No era un auditorio concurrido sólo por radicales con la masa encefálica disuelta por el discurso del odio. En absoluto. El acto se había programado para dar una apariencia de seriedad, el educado debate que no fue, para adornar una ideología extrema con las virtudes de la reflexión. Buscaron rostros conocidos: periodistas como Enrique de Diego; la anunciada presencia de Jesús Neira finalmente ausente; el nieto de Blas Piñar; o Miguel Bernat, presidente de esa cosa extraña llamada “Manos Limpias”, cuyas manos nunca muestra y desde luego no parecen limpias. Lo mejor de cada casa.
Hay que agradecerle a Anglada su sinceridad. Ni niega ni rechaza su pasado. Militó en Fuerza Nueva y era hombre de confianza del notario más temido de la transición. Quizás por ello hoy se ha impuesto la misión redentora de dar fe del abismo al que estamos abocados. Otros como él celebran que aún haya voces claras que se eleven sobre la mediocridad política y la corrección del pensamiento único. Se trata de eso: de llamar a la cosas por su nombre y proponer soluciones sin rodeos. Supongo que creen haber descubierto la pólvora de la autenticidad, la esencia del hombre valiente, la visión luminosa que refleja la ceguera de los demás, la voz de los que llevan treinta y cinco años silenciados.

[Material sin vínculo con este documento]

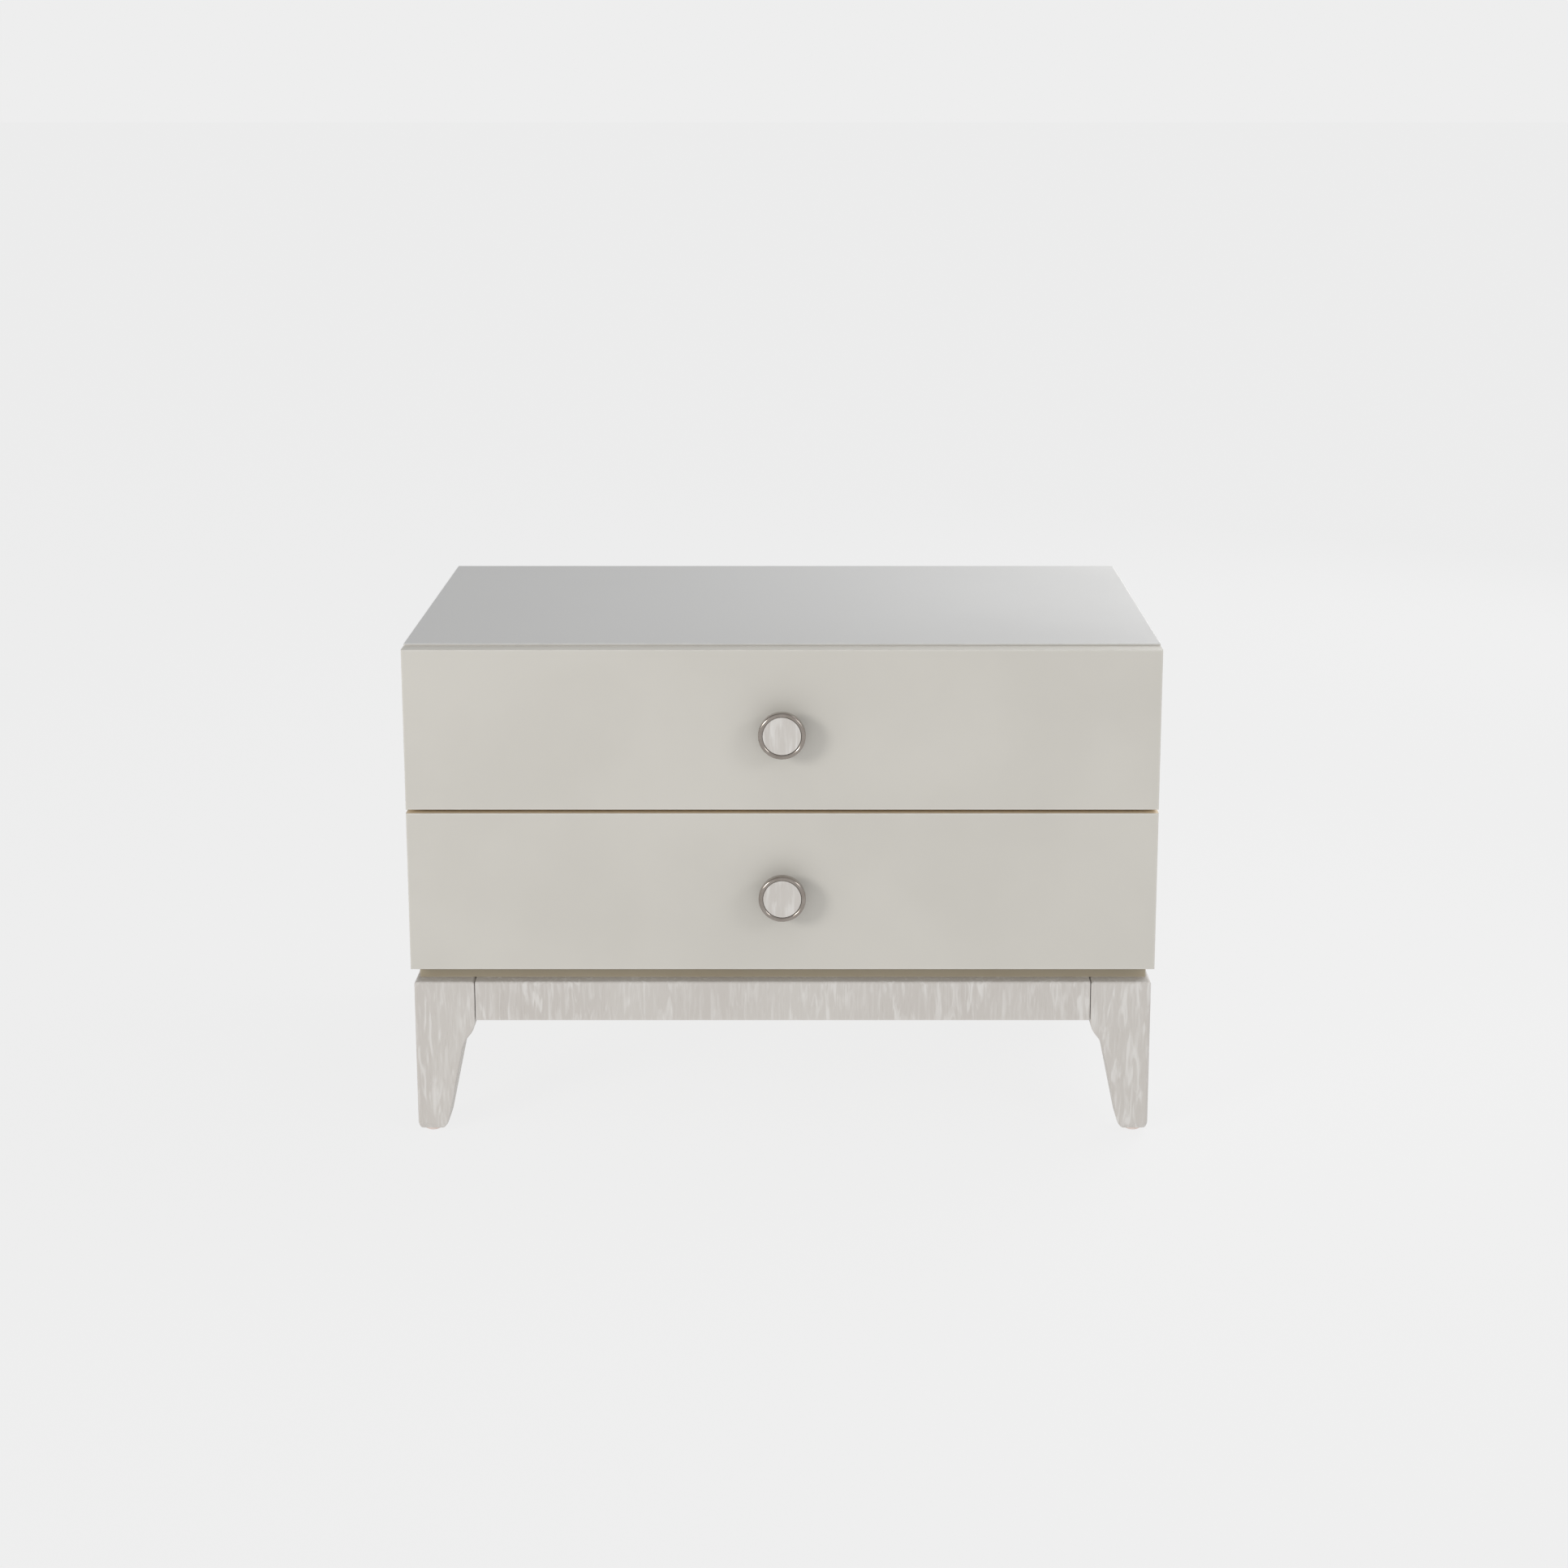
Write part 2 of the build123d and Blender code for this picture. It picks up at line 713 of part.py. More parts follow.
def dovetails(x0, x1, drawer, mode):
    """The tails at both ends of one box side, between x0 and x1."""
    low = front_zs[drawer] + box_rise
    for shoulder, end in (
        (box_front_inner_y, front_back_y), (box_back_inner_y, box_back_y),
    ):
        with BuildSketch(Plane.YZ.offset(x0)) as ends:
            for n in range(tails):
                mid = low + tail_pitch * (n + 0.5)
                Polygon(
                    (shoulder, mid - tail_narrow), (end, mid - tail_wide),
                    (end, mid + tail_wide), (shoulder, mid + tail_narrow), align=None,
                )
        extrude(ends.sketch, amount=x1 - x0, mode=mode)


def knob():
    """A turned metal knob whose foot stands on z = 0, with a recess for the inlay."""
    with BuildPart() as body:
        with BuildSketch(Plane.XZ) as outline:
            with BuildLine():
                Polyline(
                    (0, 0), (knob_foot_radius, 0), (knob_foot_radius, knob_foot_height),
                    (knob_neck_radius, knob_foot_height + 2), (knob_neck_radius, neck_end - 2),
                    (knob_neck_radius + 3, neck_end),
                    (knob_radius, neck_end + knob_back_drop), (knob_radius, knob_reach),
                    (0, knob_reach), close=True,
                )
            make_face()
        revolve(axis=Axis.Z)
        seat = inlay_thickness + inlay_sink
        with Locations((0, 0, knob_reach - seat)):
            Cylinder(
                knob_radius - bezel, seat,
                align=(Align.CENTER, Align.CENTER, Align.MIN), mode=Mode.SUBTRACT,
            )
        crest = body.edges().filter_by(GeomType.CIRCLE).group_by(Axis.Z)[-1]
        fillet(crest, bezel_round)
        Cylinder(
            knob_screw_radius + screw_play, knob_screw_bite + screw_play,
            align=(Align.CENTER, Align.CENTER, Align.MIN), mode=Mode.SUBTRACT,
        )
    return body.part


knob_body = knob()
with BuildPart() as inlay:
    with Locations((0, 0, knob_reach - inlay_sink - inlay_thickness)):
        Cylinder(
            knob_radius - bezel - inlay_play, inlay_thickness,
            align=(Align.CENTER, Align.CENTER, Align.MIN),
        )
    fillet(inlay.edges().group_by(Axis.Z)[-1], 0.4)
knob_screw = pan_head(
    knob_screw_radius, pan_head_radius, pan_head_height, knob_screw_length
)

for drawer, low in front_zs.items():
    box_low = low + box_rise
    box_high = box_low + box_height
    knob_place = looking((0, face_y, knob_z(drawer)), (0, -1, 0))
    knob_screw_place = looking((0, box_front_inner_y, knob_z(drawer)), (0, 1, 0))

    with BuildPart() as front:
        board(-width / 2, width / 2, face_y, front_back_y, low, low + front_height)
        fillet(front.faces().sort_by(Axis.Y)[0].edges(), front_round)
        drill(front_screw_hole, front_screws(drawer))
        drill(knob_screw_hole, [knob_screw_place])
    save(front.part, f"{drawer}_front")

    for name, y0, y1 in (
        ("front", front_back_y, box_front_inner_y), ("back", box_back_inner_y, box_back_y),
    ):
        with BuildPart() as wall:
            board(-box_half, box_half, y0, y1, box_low, box_high)
            dovetails(-box_half, -box_inner_half, drawer, Mode.SUBTRACT)
            dovetails(box_inner_half, box_half, drawer, Mode.SUBTRACT)
            box_bottom_board(drawer, bottom_play, Mode.SUBTRACT)
            if name == "front":
                drill(front_screw_hole, front_screws(drawer))
                drill(knob_screw_hole, [knob_screw_place])
        save(wall.part, f"{drawer}_box_{name}")

    for side, name in ((-1, "left"), (1, "right")):
        x0, x1 = sorted((side * box_inner_half, side * box_half))
        with BuildPart() as wall:
            board(x0, x1, box_front_inner_y, box_back_inner_y, box_low, box_high)
            rim = wall.edges().filter_by(Axis.Y).group_by(Axis.Z)[-1]
            fillet(rim, box_round)
            dovetails(x0, x1, drawer, Mode.ADD)
            box_bottom_board(drawer, bottom_play, Mode.SUBTRACT)
            drill(wood_screw_hole, box_slide_screws(side, drawer))
        save(wall.part, f"{drawer}_box_{name}")

    with BuildPart() as bottom:
        box_bottom_board(drawer, 0)
    save(bottom.part, f"{drawer}_box_bottom")

    save(knob_place * knob_body, f"{drawer}_knob")
    save(knob_place * inlay.part, f"{drawer}_knob_inlay")
    save(group_of(knob_screw, [knob_screw_place]), f"{drawer}_knob_screw")
    save(group_of(front_screw, front_screws(drawer)), f"{drawer}_front_screws")
    channel_screws = box_slide_screws(-1, drawer) + box_slide_screws(1, drawer)
    save(group_of(wood_screw, channel_screws), f"{drawer}_slide_screws")
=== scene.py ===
import math

import bmesh
import bpy
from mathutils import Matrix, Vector


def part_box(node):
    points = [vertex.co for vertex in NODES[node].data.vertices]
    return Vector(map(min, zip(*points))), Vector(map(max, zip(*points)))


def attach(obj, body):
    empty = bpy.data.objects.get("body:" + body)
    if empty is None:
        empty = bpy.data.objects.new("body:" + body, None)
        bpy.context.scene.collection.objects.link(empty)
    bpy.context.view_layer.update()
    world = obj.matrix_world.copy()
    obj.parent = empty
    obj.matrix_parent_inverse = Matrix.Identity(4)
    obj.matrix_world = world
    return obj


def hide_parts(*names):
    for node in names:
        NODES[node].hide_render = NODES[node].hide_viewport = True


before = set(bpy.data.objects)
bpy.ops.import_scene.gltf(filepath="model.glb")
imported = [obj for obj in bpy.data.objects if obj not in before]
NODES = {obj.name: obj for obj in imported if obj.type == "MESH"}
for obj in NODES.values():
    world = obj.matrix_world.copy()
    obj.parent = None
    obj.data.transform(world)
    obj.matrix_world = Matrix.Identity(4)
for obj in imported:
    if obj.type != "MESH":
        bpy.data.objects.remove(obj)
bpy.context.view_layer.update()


# ---------------------------------------------------------------- shader maths
NOISE_MIDDLE = (0.3, 0.7)  # where most of a noise's values lie


class Wire:
    """A number or vector running between nodes. Expressions on it add Math nodes."""

    def __init__(self, finish, socket):
        self.finish = finish
        self.socket = socket

    def math(self, operation, *others):
        values = {0: self}
        values.update({i + 1: other for i, other in enumerate(others)})
        return self.finish.add("ShaderNodeMath", {"operation": operation}, values)

    def __add__(self, other):
        return self.math("ADD", other)

    __radd__ = __add__

    def __mul__(self, other):
        return self.math("MULTIPLY", other)

    __rmul__ = __mul__

    def __sub__(self, other):
        return self.math("SUBTRACT", other)

    def __rsub__(self, other):
        return self.finish.add("ShaderNodeMath", {"operation": "SUBTRACT"}, {0: other, 1: self})

    def __abs__(self):
        return self.math("ABSOLUTE")

    def least(self, other):
        return self.math("MINIMUM", other)

    def most(self, other):
        return self.math("MAXIMUM", other)


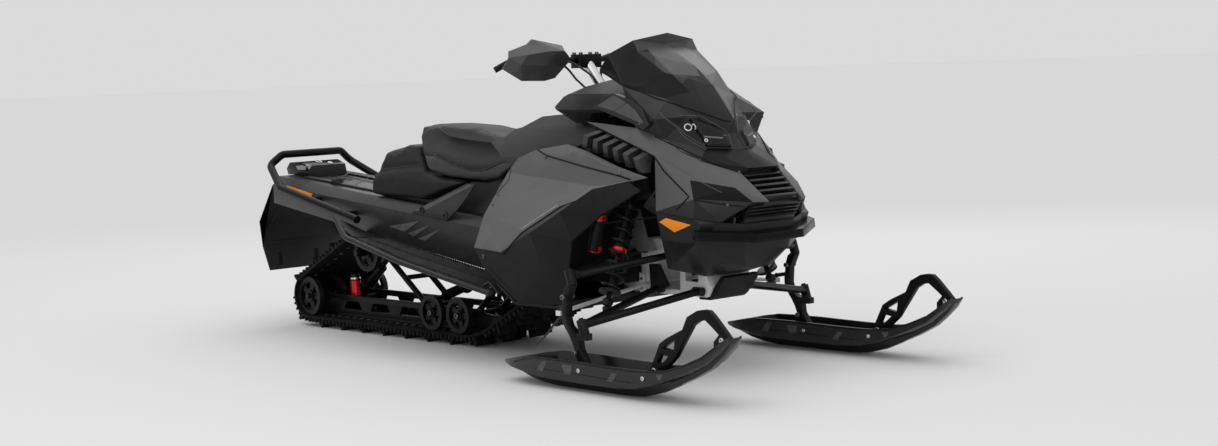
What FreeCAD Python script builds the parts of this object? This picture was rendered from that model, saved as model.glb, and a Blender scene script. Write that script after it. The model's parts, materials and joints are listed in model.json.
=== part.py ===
import FreeCAD, Part
import math
import os

# Snowmobile in millimetres. +X is forward, +Y is the rider's left, +Z is up from
# the snow. Stations along X are first measured from a datum over the footwells,
# and every piece is moved at the end so that the origin is under the middle of
# the whole length. Pieces come in left and right pairs about the XZ plane.

# Skis and front suspension
ski_stance = 1090.0
ski_width = 144.0
ski_wall = 9.0
keel_width = 26.0
runner_diameter = 10.0
kingpin_low = (916.0, 210.0)
kingpin_high = (865.0, 372.0)
kingpin_pin_radius = 8.0
eye_radius = 17.0
pin_clearance = 0.3
leg_thickness = 26.0
leg_foot_rear = 899.0
leg_foot_front = 937.0
leg_foot_z = 60.0
leg_seat_gap = 0.5
arm_tube_radius = 13.0
tie_rod_radius = 7.0
tie_rod_ball = 9.0
tie_rod_inner = (140.0, 295.0)
eye_half_height = 18.0
frame_rear_x = 740.0
frame_half_width = 104.0
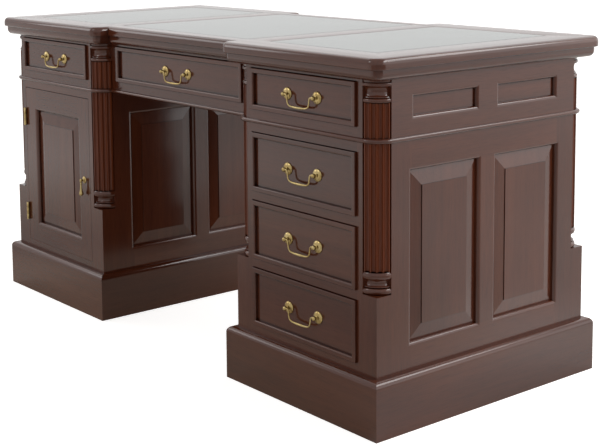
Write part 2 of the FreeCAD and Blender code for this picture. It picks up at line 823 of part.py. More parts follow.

Tan convencidos están de su verdad que les falta lucidez para reconocer que no hay nada nuevo en sus ideas, únicamente la misma retórica excluyente que hace setenta años se llamaba fascismo y ahora disfrazan de movimiento ciudadano. Tampoco les mueve una repentina inspiración: simplemente se activan cuando su olfato huele el miedo de los demás, la fuente natural de la que beben.
En una cosa estamos de acuerdo: llamemos a las cosas por su nombre.